May 08, 02:01AM PDT | 1 cheer | 0 comments
I’d like the backyard to be a nice place. Or, at the very least somewhere which doesn’t look disgusting. This might be my Sunday activity. I might tidy the front bit too. What frustrates me so much about this house is that it could be really nice, it has all the basic attributes of a nice house. It’s just being neglected.
Apr 02, 04:03AM PDT | 2 cheers | 3 comments
Paper speeding up destiny
has been popping by to say hello lately. I was a bit washed out with the busyness of artistry last year that I made a concious decision to have a little break at the beginning of the year. Well now I can’t take it any longer, I must make. My hands have been beginning to fidget. There is nothingness within them where doing must take place.
Last week I decided I needed some sort of goal to work towards so I’m kicking my website back into action and going to start applying for some residencies. There are two this summer that seem to fit into what I want to do, but I know I have a lot to sort out beforehand.
Firstly I need to upload my CV on my website and put up some images in the form of projects/exhibitions. I also need to make some new work, so today I thought I would make paper. I have no idea what the paper will become (it’s still drying) but I know it seemed like the next logical step. Hopefully I can take some decent photographs over the next few weeks and I should have a good enough portfolio to start applying for stuff.
Mar 29, 01:30PM PDT | 3 cheers | 0 comments
Up until about Christmas I was really in two minds about my Masters degree course. I was having serious doubts about whether this was the right course for me and also whether I was brainy enough to do it. Then suddenly something just clicked with me and I decided that the only way to confront these worries was to just have a go and see what happened. I got an email from my tutor yesterday to tell me that my first graded assignment that counts toward my final mark was ready to be collected. I don’t know what mark I got yet but my tutor included in the email the comments from the second marker which were;
“This is an excellent piece of writing. It is very concise and sets out the problematic clearly. What impressed me most was the fact that the explanations were immediately coherent to the interested non-specialist reader. She uses the vocabulary of the discipline very assiduously. Some punctuation missing on pp 7-8 but, apart from that minor gripe, for me this is a fine piece of writing.”
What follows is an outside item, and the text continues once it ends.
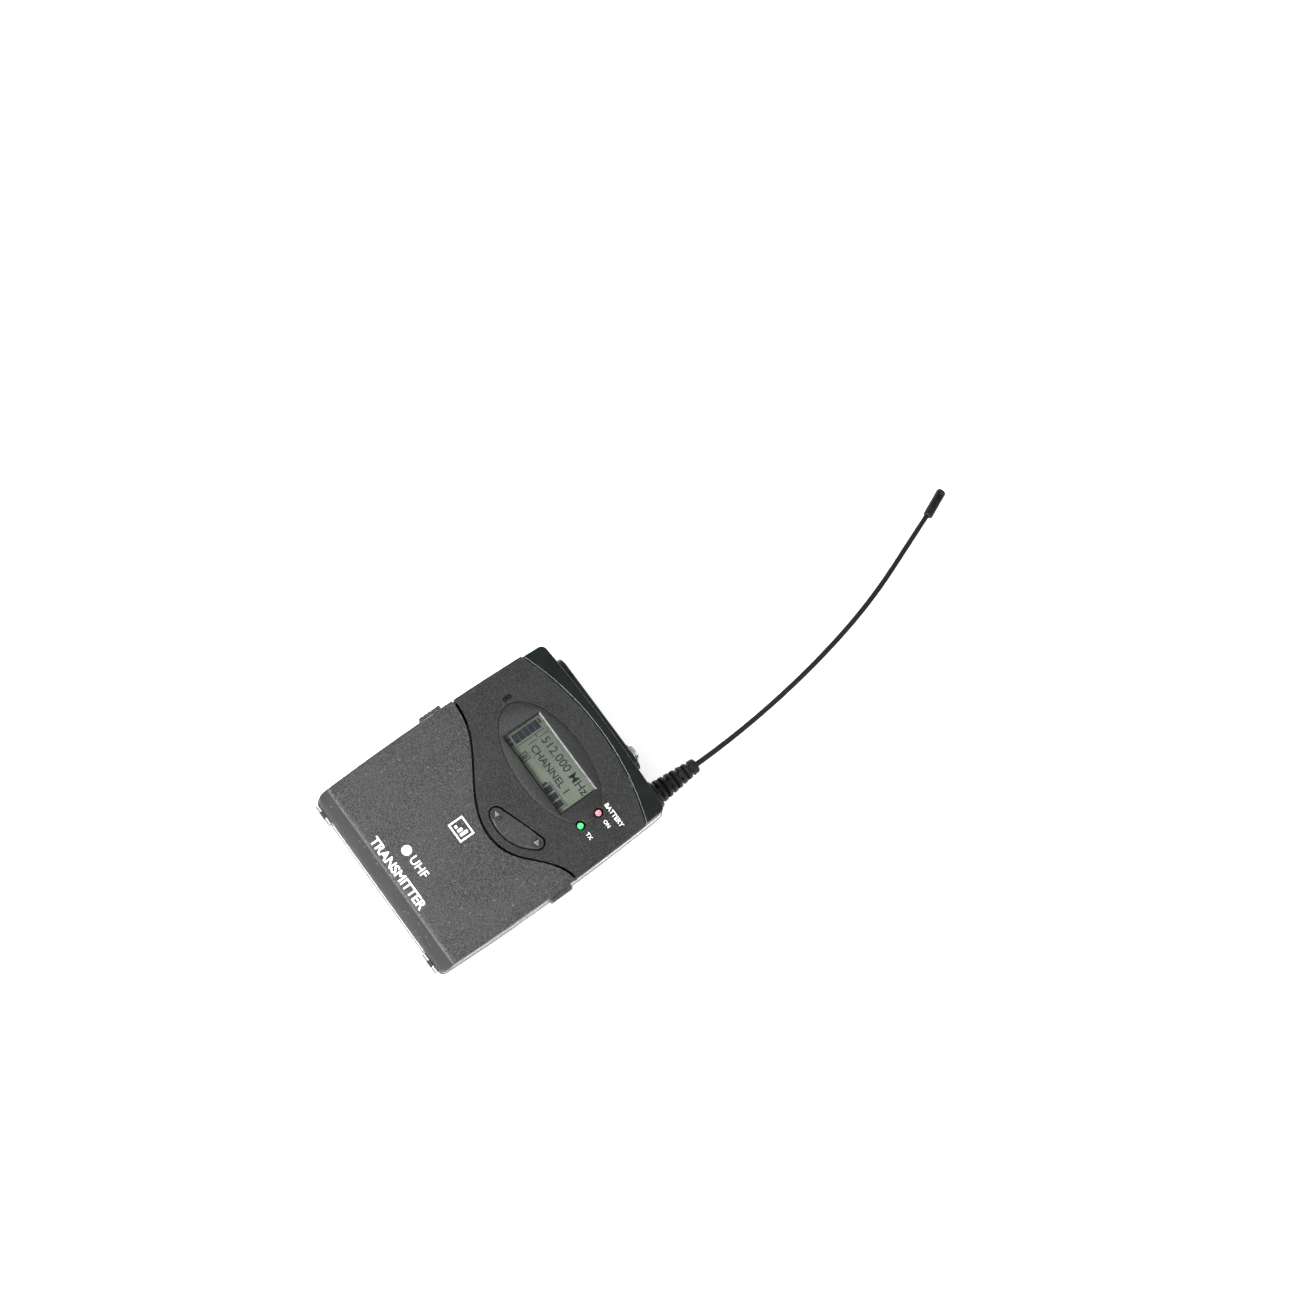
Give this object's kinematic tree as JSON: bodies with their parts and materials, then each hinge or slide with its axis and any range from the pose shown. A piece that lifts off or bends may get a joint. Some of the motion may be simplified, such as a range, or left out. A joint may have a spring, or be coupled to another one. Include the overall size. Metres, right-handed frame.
{
  "type": "wireless bodypack transmitter",
  "caption": "Wireless bodypack transmitter with whip antenna, microphone jack, display, rocker key, hinged battery cover and wire belt clip.",
  "frame": {"origin": "on the surface the device lies on, under the middle of its body; Z = 0 is the underside of the belt clip's legs", "axes": "+Z out of the display face, +Y towards the antenna end, +X the device's right seen from the front"},
  "size_m": [0.066, 0.2186, 0.0249],
  "materials": {
    "housing_paint": "satin-gloss black paint on a die-cast tub",
    "panel_plastic": "fine spark-eroded texture",
    "cover_plastic": "fine spark-eroded texture",
    "cap_metal": "dark textured paint",
    "bezel_plastic": "satin moulded",
    "steel": "drawn pin",
    "catch_plastic": "satin moulded",
    "spring_steel": "bright spring wire",
    "foam": "black foam",
    "lens_clear": "polished clear window",
    "lcd": "grey-green liquid crystal",
    "lcd_bezel": "tinned sheet",
    "backlight": "light guide",
    "elastomer": "layered silicone",
    "led_red": "tinted light pipe",
    "led_green": "tinted light pipe",
    "ir_plastic": "dark red window",
    "rocker_rubber": "satin rubber key",
    "key_plastic": "satin moulded",
    "switch_plastic": "moulded switch",
    "frame_plastic": "moulded frame",
    "cell_wrap": "plain shrink sleeve",
    "contact_metal": "nickel-plated sheet",
    "board": "solder mask on glass epoxy",
    "connector_plastic": "moulded",
    "chip": "epoxy package",
    "capacitor": "sleeved can",
    "can_metal": "tinned can",
    "screw_steel": "blackened steel",
    "collar_metal": "nickel plate",
    "slider_plastic": "satin moulded",
    "antenna_rubber": "matt black rubber",
    "clip_wire": "bright spring wire",
    "label_foil": "plain foil label"
  },
  "bodies": {
    "transmitter": {"rear_housing": "housing_paint", "front_panel": "panel_plastic", "top_cap": "cap_metal", "end_bezel": "bezel_plastic", "hinge_pin_right": "steel", "hinge_pin_left": "steel", "display_lens": "lens_clear", "lcd_glass": "lcd", "lcd_frame": "lcd_bezel", "backlight": "backlight", "contact_strips": "elastomer", "led_red": "led_red", "led_green": "led_green", "ir_window": "ir_plastic", "key_switches": "switch_plastic", "inner_frame": "frame_plastic", "battery_upper": "cell_wrap", "battery_lower": "cell_wrap", "plate_contact_left": "contact_metal", "spring_seat_left": "contact_metal", "bridge_contact": "contact_metal", "battery_spring_left": "spring_steel", "battery_spring_right": "spring_steel", "main_board": "board", "control_board": "board", "board_connector": "connector_plastic", "board_chips": "chip", "board_capacitors": "capacitor", "crystal": "can_metal", "rf_shield": "can_metal", "board_screws": "screw_steel", "jack_collar": "collar_metal", "jack_body": "connector_plastic", "jack_contacts": "contact_metal", "mute_switch_body": "can_metal", "antenna_boot": "antenna_rubber", "antenna_whip": "antenna_rubber", "antenna_tip": "antenna_rubber", "antenna_base": "collar_metal", "antenna_nut": "contact_metal", "antenna_contact": "contact_metal", "rating_label": "label_foil", "housing_screws": "screw_steel"},
    "cover": {"battery_cover": "cover_plastic", "cover_pad": "foam", "catch_spring_left": "spring_steel", "catch_spring_right": "spring_steel"},
    "catch_left": {"catch_left": "catch_plastic"},
    "catch_right": {"catch_right": "catch_plastic"},
    "rocker": {"rocker_button": "rocker_rubber"},
    "mute_slider": {"mute_slider": "slider_plastic"},
    "power_key": {"power_button": "key_plastic"},
    "set_key": {"set_button": "key_plastic"},
    "belt_clip": {"belt_clip": "clip_wire"}
  },
  "joints": [
    {"name": "cover_hinge", "type": "hinge", "parent": "transmitter", "child": "cover", "pos_m": [0, -0.0399, 0.0176], "axis": [1, 0, 0], "range_deg": [0, 95]},
    {"name": "catch_left_press", "type": "slide", "parent": "cover", "child": "catch_left", "axis": [1, 0, 0], "range_m": [0, 0.0011], "stiffness_N_per_m": 900, "springref_m": -0.0012, "deforming": ["catch_spring_left"]},
    {"name": "catch_right_press", "type": "slide", "parent": "cover", "child": "catch_right", "axis": [-1, 0, 0], "range_m": [0, 0.0011], "stiffness_N_per_m": 900, "springref_m": -0.0012, "deforming": ["catch_spring_right"]},
    {"name": "rocker_tilt", "type": "hinge", "parent": "transmitter", "child": "rocker", "pos_m": [0.0098, 0.0011, 0.0217], "axis": [-0.3239, 0.9461, 0], "range_deg": [-3.2, 3.2], "stiffness_Nm_per_rad": 0.08},
    {"name": "mute_slide", "type": "slide", "parent": "transmitter", "child": "mute_slider", "axis": [1, 0, 0], "range_m": [0, 0.0038]},
    {"name": "power_key_press", "type": "slide", "parent": "transmitter", "child": "power_key", "axis": [0, 0, -1], "range_m": [0, 0.0005], "stiffness_N_per_m": 1500, "springref_m": -0.0007},
    {"name": "set_key_press", "type": "slide", "parent": "transmitter", "child": "set_key", "axis": [0, 0, -1], "range_m": [0, 0.0005], "stiffness_N_per_m": 1500, "springref_m": -0.0007},
    {"name": "clip_spring", "type": "hinge", "parent": "transmitter", "child": "belt_clip", "pos_m": [0, 0.017, 0.0043], "axis": [1, 0, 0], "range_deg": [0, 12], "stiffness_Nm_per_rad": 0.9, "springref_deg": -2.86}
  ]
}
Which is pretty positive I think! So, that’s good, it turns out I might actually be bloody good at being an academic. I did try quite hard with this essay. If I’m honest though, I didn’t try my hardest. I can do this. I feel quite proud of myself because I had such a shitty time at Uni the first time around and I had to fight hard to get accepted this time with my lower second (by half a mark) under graduate degree. Exciting isn’t it, all this learning!
Mar 21, 12:25PM PDT | 3 cheers | 0 comments
Useful things found whilst tidying
- The charger for my camera
- My stash of batteries
- My Frankfurter Weihnachtsmarkt Mug
- 2 memory sticks
- The cable that makes my ipod play through my stereo.
Mar 16, 09:12AM PDT | 4 cheers | 1 comment
About a month ago Paperfaerie came into my room and commented upon the fact that I was using my bed as a desk rather than just using the desk in the study ajoined to my bedroom. I think at the time I said something like “Yeah, I prefer to sit on my bed.” Upon reflection I think that this is a lie and the issue might be that my study has been taken over by my crapola thus making it almost impossible to work in there. I need to remedy this and I think that as my studies become more intense it’s probably a good idea to seperate fun areas like my bed and work areas like my desk (although studying is fun at the moment).
I know that I see-saw violently between having an OCD attitude to studying; i.e. I must alphabetize everything in sight, knit a jumper and polish the silverwear before settling down to that essay and a more ‘I don’t confront it then it doesn’t exist’ approach to studying. I’d like to be able to go in there without having to hold on to the wall for support whilst I negotiate the many objects scattered on the floor and I’d like to be able to sit on the chair at the desk and I’d also kind of like it if, when I went to look for a certain book or article I didn’t have to get angry because I can’t find it because I’ve not filed anything in any sort of order. It’s time to make the dream happen! It’s time….to have a tidy up!